Enfin, le PPP trouve des limites très importantes
lorsqu'il n'est pas souhaité mais contraint. En effet, l'État est
censé oeuvrer pour le bénéfice de sa population, ce qui
est à la fois une de ses prérogatives et le discours qu'il
entretient. Or, la signature d'une concession par contrainte, par exemple du
fait d'un manque criant d'argent public, laisse une marge de manoeuvre
supérieure à l'entreprise concessionnaire, et crée un
risque que les intérêts privés prennent largement le pas
sur les intérêts publics dans la gestion de la concession. Un
exemple signifiant de ce type de dynamique est la concession du rail
ivoiro-burkinabé à l'entreprise SITARAIL du groupe
Bolloré. Comme nous l'avons déjà vu, à partir de la
signature de la concession, le trafic s'est très rapidement
détourné du transport de passagers pour se concentrer sur le
transport de marchandises entre le Burkina Faso et le port d'Abidjan.
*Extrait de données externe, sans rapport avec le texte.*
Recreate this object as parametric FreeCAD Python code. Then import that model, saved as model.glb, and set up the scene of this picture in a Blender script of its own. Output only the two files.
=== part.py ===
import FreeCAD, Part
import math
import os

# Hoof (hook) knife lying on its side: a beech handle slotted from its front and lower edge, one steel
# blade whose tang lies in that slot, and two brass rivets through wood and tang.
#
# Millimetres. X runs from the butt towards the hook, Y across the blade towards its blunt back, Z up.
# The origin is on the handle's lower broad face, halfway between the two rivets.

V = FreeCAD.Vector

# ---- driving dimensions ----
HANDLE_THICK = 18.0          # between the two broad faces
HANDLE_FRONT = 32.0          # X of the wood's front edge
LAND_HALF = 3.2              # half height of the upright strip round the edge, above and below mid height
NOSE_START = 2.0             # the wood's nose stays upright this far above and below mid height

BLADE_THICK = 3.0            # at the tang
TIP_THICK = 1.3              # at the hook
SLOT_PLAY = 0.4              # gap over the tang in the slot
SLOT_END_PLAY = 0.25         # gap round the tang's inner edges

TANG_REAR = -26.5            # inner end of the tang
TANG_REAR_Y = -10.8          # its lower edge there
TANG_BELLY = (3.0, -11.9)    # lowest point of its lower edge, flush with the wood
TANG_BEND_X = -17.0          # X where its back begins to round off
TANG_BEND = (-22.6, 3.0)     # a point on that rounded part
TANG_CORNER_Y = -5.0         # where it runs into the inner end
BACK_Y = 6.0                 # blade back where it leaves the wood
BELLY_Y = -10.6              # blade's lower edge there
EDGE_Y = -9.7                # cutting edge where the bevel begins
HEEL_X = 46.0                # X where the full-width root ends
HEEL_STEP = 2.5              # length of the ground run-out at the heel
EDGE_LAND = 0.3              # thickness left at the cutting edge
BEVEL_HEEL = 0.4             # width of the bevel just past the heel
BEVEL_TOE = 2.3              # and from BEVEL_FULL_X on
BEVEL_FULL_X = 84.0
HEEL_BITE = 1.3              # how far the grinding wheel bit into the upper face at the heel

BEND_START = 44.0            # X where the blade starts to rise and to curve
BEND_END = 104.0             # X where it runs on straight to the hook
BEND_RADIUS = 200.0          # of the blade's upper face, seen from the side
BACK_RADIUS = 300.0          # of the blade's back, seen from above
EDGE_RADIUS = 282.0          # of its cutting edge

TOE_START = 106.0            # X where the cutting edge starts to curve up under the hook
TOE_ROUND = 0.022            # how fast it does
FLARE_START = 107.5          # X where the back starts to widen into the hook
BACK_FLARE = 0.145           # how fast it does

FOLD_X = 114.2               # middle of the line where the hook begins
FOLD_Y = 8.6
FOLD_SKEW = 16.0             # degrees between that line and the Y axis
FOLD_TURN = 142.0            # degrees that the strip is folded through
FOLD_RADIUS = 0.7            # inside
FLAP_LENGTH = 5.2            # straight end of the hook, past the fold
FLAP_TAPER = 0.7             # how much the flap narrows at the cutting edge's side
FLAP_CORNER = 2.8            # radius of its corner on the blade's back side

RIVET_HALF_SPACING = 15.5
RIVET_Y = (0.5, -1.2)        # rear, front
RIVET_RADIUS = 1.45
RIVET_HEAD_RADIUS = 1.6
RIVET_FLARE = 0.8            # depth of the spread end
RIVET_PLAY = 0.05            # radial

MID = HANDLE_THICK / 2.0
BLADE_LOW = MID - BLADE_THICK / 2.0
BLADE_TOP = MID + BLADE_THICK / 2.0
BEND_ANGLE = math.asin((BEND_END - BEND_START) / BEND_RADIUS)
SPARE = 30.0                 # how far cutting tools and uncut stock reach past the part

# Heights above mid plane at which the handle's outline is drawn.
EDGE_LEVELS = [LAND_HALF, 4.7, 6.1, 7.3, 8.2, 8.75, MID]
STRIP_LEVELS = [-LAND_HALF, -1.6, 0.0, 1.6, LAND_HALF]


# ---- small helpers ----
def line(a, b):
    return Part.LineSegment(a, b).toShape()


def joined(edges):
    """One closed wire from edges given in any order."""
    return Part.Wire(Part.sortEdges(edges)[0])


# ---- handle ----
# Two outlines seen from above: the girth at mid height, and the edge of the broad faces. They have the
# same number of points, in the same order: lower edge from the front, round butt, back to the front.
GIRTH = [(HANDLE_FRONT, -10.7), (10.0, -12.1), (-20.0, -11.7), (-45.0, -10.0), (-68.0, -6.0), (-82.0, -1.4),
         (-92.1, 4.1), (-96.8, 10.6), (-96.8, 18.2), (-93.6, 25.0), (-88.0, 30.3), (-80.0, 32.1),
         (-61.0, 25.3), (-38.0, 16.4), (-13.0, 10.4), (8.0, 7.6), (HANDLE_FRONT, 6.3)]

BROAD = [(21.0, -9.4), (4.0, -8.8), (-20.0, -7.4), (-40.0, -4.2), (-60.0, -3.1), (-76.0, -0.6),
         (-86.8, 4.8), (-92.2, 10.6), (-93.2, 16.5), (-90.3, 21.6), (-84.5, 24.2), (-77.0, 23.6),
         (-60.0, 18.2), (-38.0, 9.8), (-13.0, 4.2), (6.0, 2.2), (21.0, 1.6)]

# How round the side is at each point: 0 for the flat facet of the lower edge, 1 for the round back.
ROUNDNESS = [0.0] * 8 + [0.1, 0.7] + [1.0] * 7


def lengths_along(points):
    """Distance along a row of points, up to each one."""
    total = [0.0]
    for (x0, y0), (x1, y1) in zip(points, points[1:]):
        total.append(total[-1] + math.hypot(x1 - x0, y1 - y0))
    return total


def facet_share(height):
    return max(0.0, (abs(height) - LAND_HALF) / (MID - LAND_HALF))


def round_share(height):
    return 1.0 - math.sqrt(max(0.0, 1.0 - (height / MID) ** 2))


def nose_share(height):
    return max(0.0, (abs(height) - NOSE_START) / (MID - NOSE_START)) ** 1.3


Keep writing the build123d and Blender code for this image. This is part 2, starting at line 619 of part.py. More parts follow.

Cette
dynamique a engendré des effets tunnels importants sur le territoire
ivoirien, en tuant les échanges et déplacements organisés
autour de nombreuses gares passagères qui ont été
fermées. Rappelons que le groupe Bolloré a des
intérêts importants dans le port d'Abidjan, puisque qu'il est
impliqué dans les activités des deux terminaux à
conteneurs. En favorisant le trafic marchand au détriment du trafic
passager, les intérêts privés ont dans cet exemple pris un
pas très net sur les intérêts publics, du fait d'une
convention de concession signée dans de mauvaises conditions pour
l'État ivoirien et donc pour l'intérêt public.